隣の部屋の客


打ち合わせで出かけた先でもってね、
「稲川さん、彼は面白い体験してるんですよ!」
っていうんで、30半ば位の男性を紹介されたんですよね。

それはっていうと、彼は仕事で地方へ行ったそうなんです。
まあ一応仕事が済んだんで、その土地にある古い旅館に泊まったそうなんですよ。
夜になってね、なんだか寒気がする。

(寒いなあ..一枚余計に布団をかけよう)と思って、押入れを開けたら突然ね騒ぎ声が聞こえたっていうんですよ。
どうも隣の部屋で宴会をやっているらしい。何人もの声がする。
(はてな?)と思った。確かこの旅館の親父が今日の客はわたしだけって言ったはずなんだけどなあ..
と思いながら布団を出してね、そして襖を閉めた。音は聞こえなくなった。

ちょっと待てよ?俺ずっと起きていたけれど、いつあの団体は来たんだろう..
そんな気配全然なかったんだけどなあ..
と思いつつ、ああそうだ!トイレに行ってこようと思って、トイレに立って戻ってきたんです。

帰りしな隣の部屋の前を通りかかったんで、中の様子を伺ってみたんですよね。
シーン..としている。
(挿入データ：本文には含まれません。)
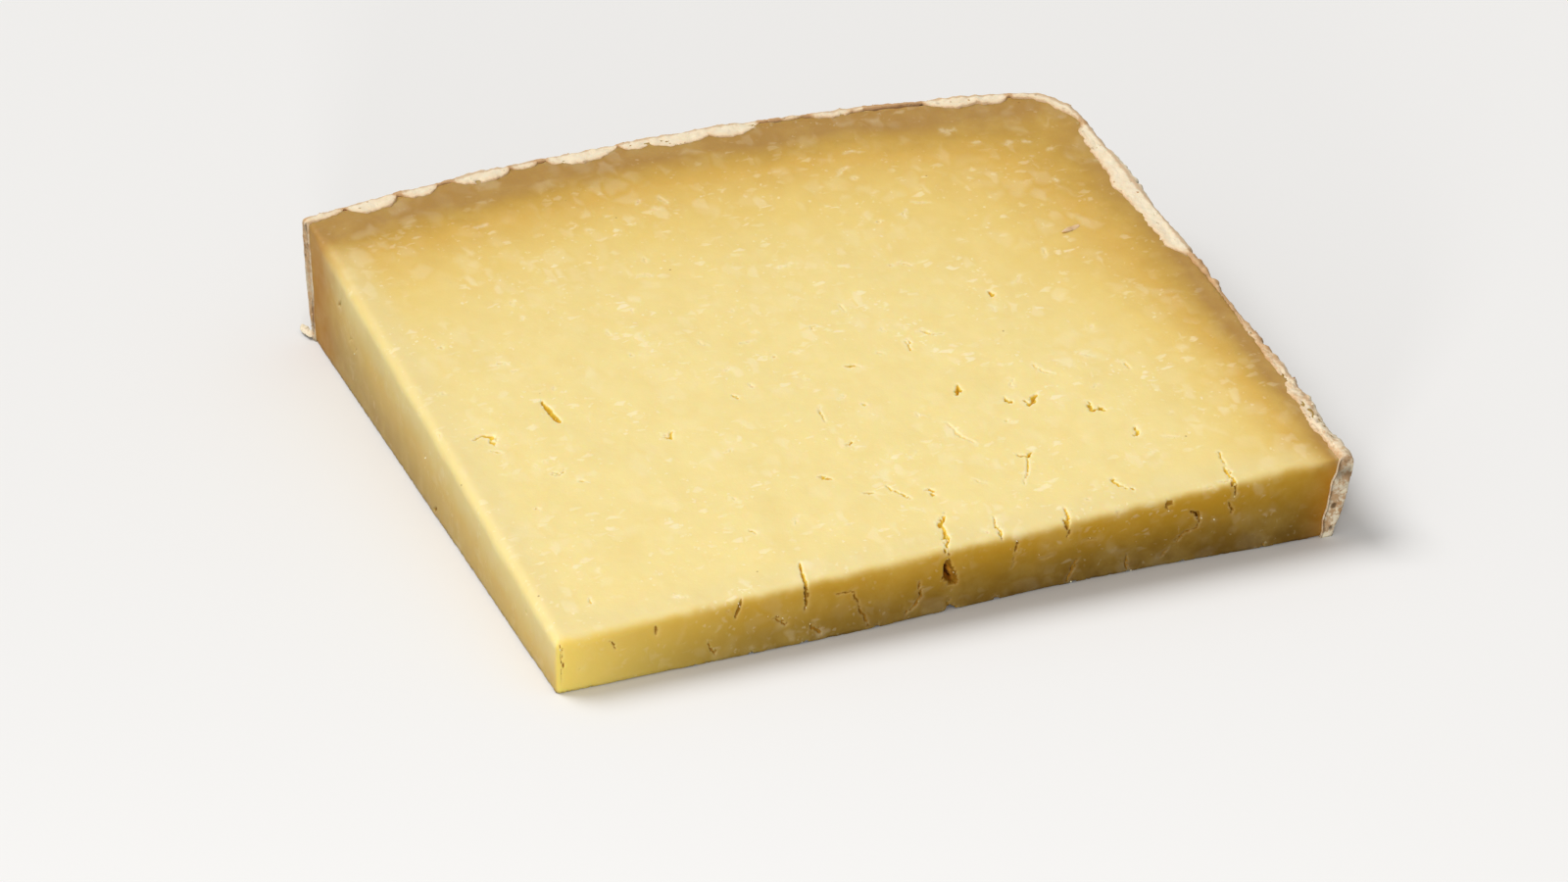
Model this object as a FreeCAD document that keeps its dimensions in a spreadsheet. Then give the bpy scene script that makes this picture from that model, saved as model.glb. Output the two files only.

音はない。

ちょっとまってくれよ..たかだか4、5分の間に、あの騒いでいた連中が寝てしまったとは思えない。
そんな馬鹿な事はないだろ?と思った。

それで部屋に戻ってなんとなく気になるもんだから、もう一回押入れをすーっと開けた。
瞬間、(え?)と思った。

布団の向こうから、男がジーっと見ている。
(うああ..え?..)と思って、しばらく間があった。

すると、向こうから「おい、早く閉めろよ!」って声がした。
そして、男が顔をどかしてスッっと襖を閉めた。

(ああ、そうか、、ここはね、2つの部屋にまたがって押入れがあるんだ!)
これ両方から開くんだと!だから声が聞こえるんだ!と思った。

翌日なんですよね。その使った一枚の布団を先に戻しておこうと思って、
押入れの襖をスーっと開けた。昨日の事も気になった。

(え?)と思った。押入れの奥扉なんかないの。壁になってるの。
(昨日、あそこから男の顔が出て、戸は閉まったはずなのに..)
おかしいなあと思ったけどそのままにしたんです。
でもやっぱり、気になるものですから、隣の部屋を通りかかった時に様子を伺ってみたんです。
やっぱり、何もしていない。シーンと静まり返っている。

隣の部屋の襖を開けようとするけど、開かない。
開かないから力を込めた。すると、わずかに開いたんだ。
わずかに開いたんだけど、その襖の向こう、白い漆喰が全て塗り固められていたんですって。
その部屋に入口はなかったそうですよ。

「いやあ..おかしな体験しちゃいましたよ..」って言ってました。